§ RECORDS SHOWN

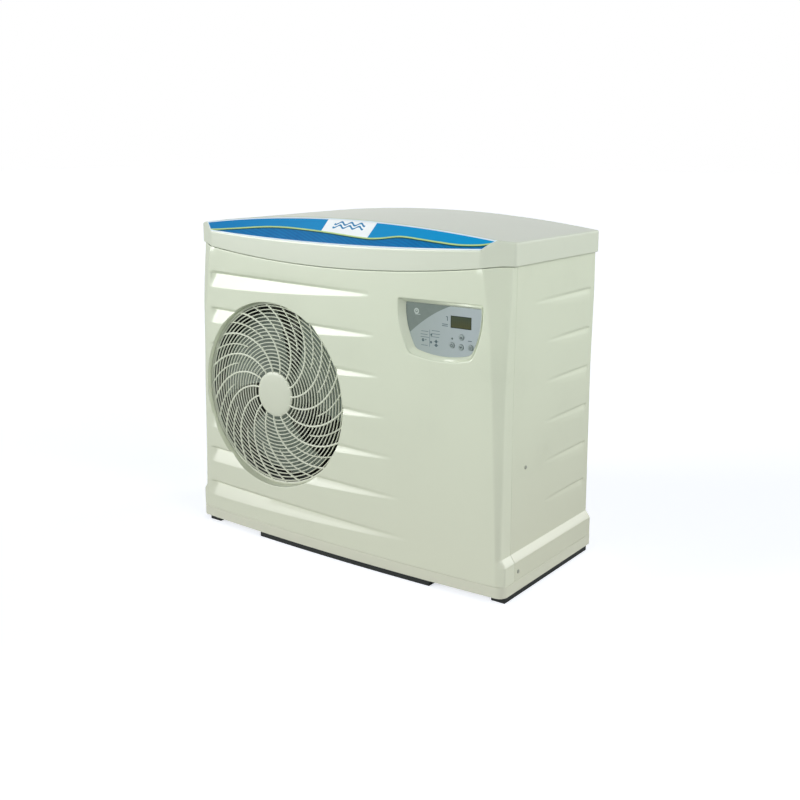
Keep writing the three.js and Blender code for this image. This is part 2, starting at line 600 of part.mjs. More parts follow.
function fanDrive() {
  const nutSix = rod("y", 11, FAN_Y - 10 - SEAT, FAN_Y - SEAT, FAN_X, Z_FAN, 6);
  const nutBore = rod("y", SHAFT_R + SEAT, FAN_Y - 20, FAN_Y + 5, FAN_X, Z_FAN, 16);
  const shaft = rod("y", SHAFT_R, FAN_Y - 14, MOTOR_Y + 24, FAN_X, Z_FAN, 16);
  const [y0, y1] = [MOTOR_Y, MOTOR_Y + MOTOR_LONG];
  const bore = SHAFT_R + RUN;
  const profile = [
    [bore, y0], [24, y0], [28, y0 + 8], [MOTOR_R - 6, y0 + 8], [MOTOR_R, y0 + 14], [MOTOR_R, y1 - 14],
    [MOTOR_R - 6, y1 - 8], [0, y1 - 8], [0, y0 + 30], [bore, y0 + 30], [bore, y0],
  ];
  const plateY = y1 - 8 + SEAT;
  const [half, up] = [RAIL_APART / 2, 70];
  const plate = block(FAN_X - half - 16, FAN_X + half + 16, plateY, plateY + 3, Z_FAN - up, Z_FAN + up);
  const railY = plateY + 3 + SEAT;
  const rail = (x) => {
    const outside = block(x - 13, x + 13, railY, railY + 20, Z_FLOOR + SEAT, Z_SEAM - 20);
    const trough = block(x - 11, x + 11, railY + 2, railY + 21, Z_FLOOR, Z_SEAM - 15);
    return cut(outside, trough);
  };
  return [
    node("fan_nut", cut(nutSix, nutBore), ZINC),
    node("motor_shaft", shaft, ZINC),
    node("fan_motor", turned(profile, FAN_X, Z_FAN, 24), BLACK_METAL),
    node("motor_plate", plate, ZINC),
    node("motor_rail_left", rail(FAN_X - half), ZINC),
    node("motor_rail_right", rail(FAN_X + half), ZINC),
  ];
}

// ---------------------------------------------------------------- rear and partition
const COIL_Y = [DEPTH - COIL_REACH - COIL_DEEP, DEPTH - COIL_REACH];

function evaporatorCoil() {
  const [x0, x1] = [-HALF + 44, PARTITION_X - 22];
  const [z0, z1] = [Z_FLOOR + SEAT, Z_SEAM - 34];
  const fins = block(x0, x1, COIL_Y[0], COIL_Y[1], z0, z1);
  const sheets = [x0, x1].map((x) => block(x - 1.5, x + 1.5, COIL_Y[0] - 5, COIL_Y[1] + 4, z0, z1));
  const header = rod("z", 11, z0 + 30, z1 - 30, x1 + 8, COIL_Y[0] + 14, 14);
  return node("evaporator_coil", join(fins, ...sheets, header), ALUMINIUM);
}

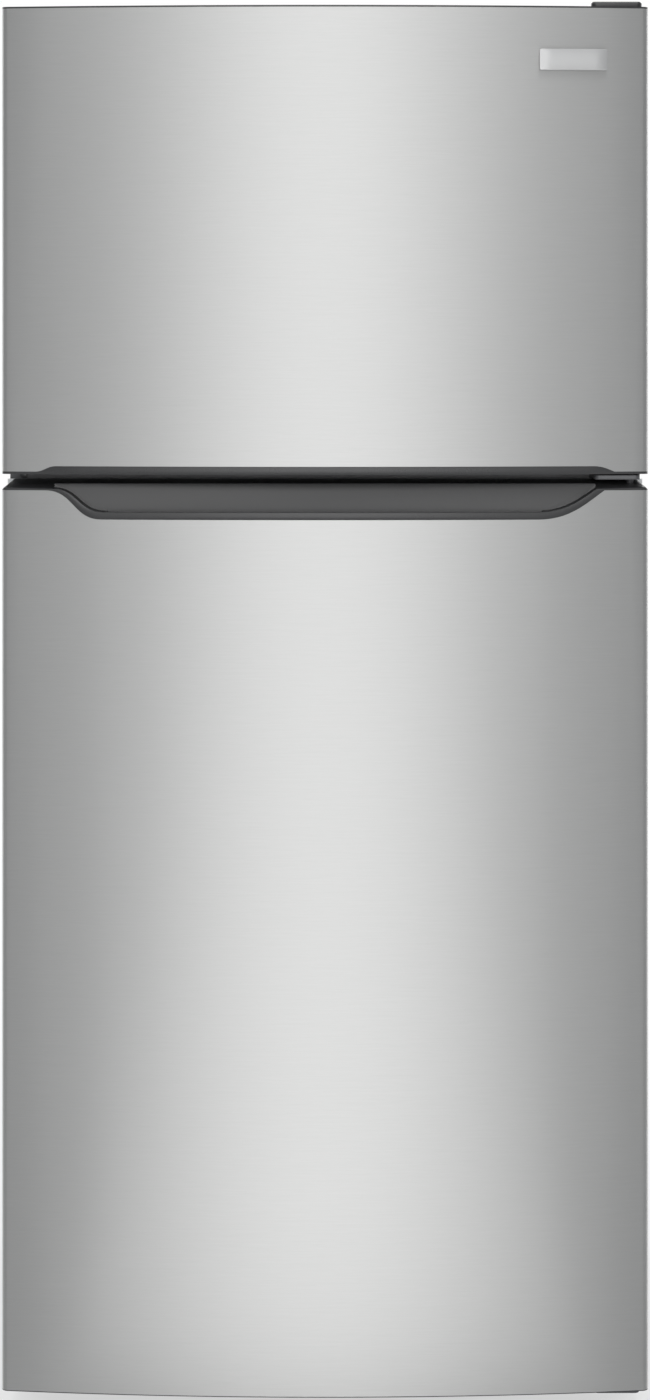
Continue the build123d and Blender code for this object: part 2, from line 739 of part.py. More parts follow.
# ---------------------------------------------------------------- control housing, lamp lens, switch
control_half = 230.0
control_front = bin_inner - 50
control_depth = 180.0
control_height = 60.0
control_wall = 2.5
control_bottom = fresh_ceiling - control_height
knob_z = fresh_ceiling - control_height / 2
nose = (190.0, 226.0)
nose_front = door_back + dyke_height + 10
plunger_x = sum(nose) / 2
plunger_radius = 4.0
plunger_tip = door_back + dyke_height + 1
lens_half = 70.0
lens = (control_front + 80, control_front + 140)
with BuildPart() as control_housing:
    block(
        both(control_half), (control_front, control_front + control_depth), (control_bottom, fresh_ceiling)
    )
    block(nose, (nose_front, control_front + 5), (control_bottom + 20, fresh_ceiling))
    block(
        both(control_half - control_wall),
        (control_front + control_wall, control_front + control_depth - control_wall),
        (control_bottom + control_wall, fresh_ceiling + 1), Mode.SUBTRACT,
    )
    block(
        (nose[0] + control_wall, nose[1] - control_wall), (nose_front + control_wall, control_front + 6),
        (control_bottom + 20 + control_wall, fresh_ceiling + 1), Mode.SUBTRACT,
    )
    block(both(lens_half), lens, (control_bottom - 1, control_bottom + 3), Mode.SUBTRACT)
    rod((0, control_front - 1, knob_z), (0, 1, 0), dial_shaft + pin_fit, 5, Mode.SUBTRACT)
    rod((plunger_x, nose_front - 1, knob_z + 5), (0, 1, 0), plunger_radius + 0.2, 5, Mode.SUBTRACT)
control_housing.part.label = "control_housing"
export_step(control_housing.part, "parts/control_housing.step")

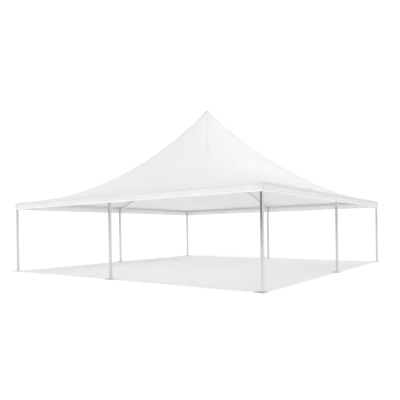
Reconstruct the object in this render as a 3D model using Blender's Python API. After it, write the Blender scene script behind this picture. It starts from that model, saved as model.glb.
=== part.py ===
"""Frame marquee on a square plan, with a pointed, tensioned roof.

Eight square legs stand on flat plates, at the corners and at the middle of each side. Eave beams
join their heads. Four bowed rafters rise from the middle legs to a hub over the centre, and a short
king mast on the hub lifts the roof cloth to its peak. A straight valance hangs from the eave.

Metres, +Z up. The origin is on the ground at the centre of the plan. The front is at -Y, the right
at +X.
"""

import math

import bmesh
import bpy
from mathutils import Matrix, Vector

# Plan and heights
SIDE = 10.0  # between the axes of the corner legs
EAVE_HEIGHT = 2.50  # top of the cloth along the eave
PEAK_HEIGHT = 6.10  # top of the cloth at the peak
VALANCE_DROP = 0.255  # from the top of the cloth along the eave to the valance's lower edge
GAP = 0.0003  # between pieces that touch

# Base plates
PLATE_SIDE = 0.24
PLATE_THICK = 0.010
PLATE_SHIFT = -0.045  # every plate lies this far along X from its leg
STAKE_HOLE_RADIUS = 0.011
STAKE_HOLE_INSET = 0.032  # from the plate's edges
STAKE_HOLE_SIDES = 10
SPIGOT_SIDE = 0.056
SPIGOT_HEIGHT = 0.12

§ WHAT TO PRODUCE
Repeat exactly, and only, the lines from the one containing "Reconstruct the object" through the end of the material.

§ EXERCISE RESULT
Reconstruct the object in this render as a 3D model using Blender's Python API. After it, write the Blender scene script behind this picture. It starts from that model, saved as model.glb.
=== part.py ===
"""Frame marquee on a square plan, with a pointed, tensioned roof.

Eight square legs stand on flat plates, at the corners and at the middle of each side. Eave beams
join their heads. Four bowed rafters rise from the middle legs to a hub over the centre, and a short
king mast on the hub lifts the roof cloth to its peak. A straight valance hangs from the eave.

Metres, +Z up. The origin is on the ground at the centre of the plan. The front is at -Y, the right
at +X.
"""

import math

import bmesh
import bpy
from mathutils import Matrix, Vector

# Plan and heights
SIDE = 10.0  # between the axes of the corner legs
EAVE_HEIGHT = 2.50  # top of the cloth along the eave
PEAK_HEIGHT = 6.10  # top of the cloth at the peak
VALANCE_DROP = 0.255  # from the top of the cloth along the eave to the valance's lower edge
GAP = 0.0003  # between pieces that touch

# Base plates
PLATE_SIDE = 0.24
PLATE_THICK = 0.010
PLATE_SHIFT = -0.045  # every plate lies this far along X from its leg
STAKE_HOLE_RADIUS = 0.011
STAKE_HOLE_INSET = 0.032  # from the plate's edges
STAKE_HOLE_SIDES = 10
SPIGOT_SIDE = 0.056
SPIGOT_HEIGHT = 0.12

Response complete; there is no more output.